Before moving to the ideas beat, I covered technology. I co-wrote a report examining how the Gates Foundation maintained an outsize influence over education policy by spending hundreds of millions on media, think tanks, and government advocacy to promote its controversial, tech-focused reform agenda. The project earned an investigative reporting prize from the Education Writers Association. I covered the rise of online learning: how innovations like hybrid classes, flipped classes, self-paced classes, and open online classes upended the student experience and disrupted college business models — while raising new concerns about fraud and the outsourcing of instruction to companies. I examined how colleges applied a “Moneyball” approach to mining data about student behavior, using algorithms to suggest friends and courses, personalize course materials, and predict failure — while raising new concerns about the erosion of privacy and the elimination of serendipity from college life.

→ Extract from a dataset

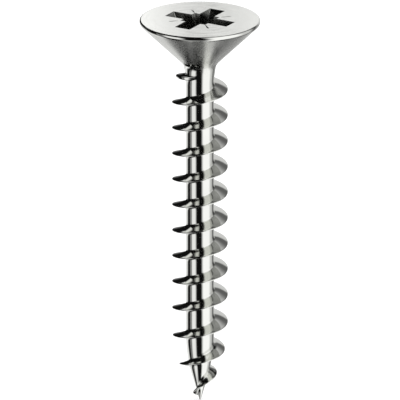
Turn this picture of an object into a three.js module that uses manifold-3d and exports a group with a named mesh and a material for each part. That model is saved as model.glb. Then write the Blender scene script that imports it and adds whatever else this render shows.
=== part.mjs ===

I covered the growth of digital humanities, including new majors that teach undergrads to deconstruct technologies rather than texts, Wikipedia-like archives that enlist the public to analyze historical data, and literary labs that machine-read millions of books.
Previously I covered religion and higher education for The Times Union newspaper in Albany, N.Y. I’ve also written for The Guardian and The New York Times. I studied literature at University of Michigan and journalism at Columbia. I grew up in Queens, N.Y. and Princeton, N.J. and now live with my wife and daughter in Washington, D.C.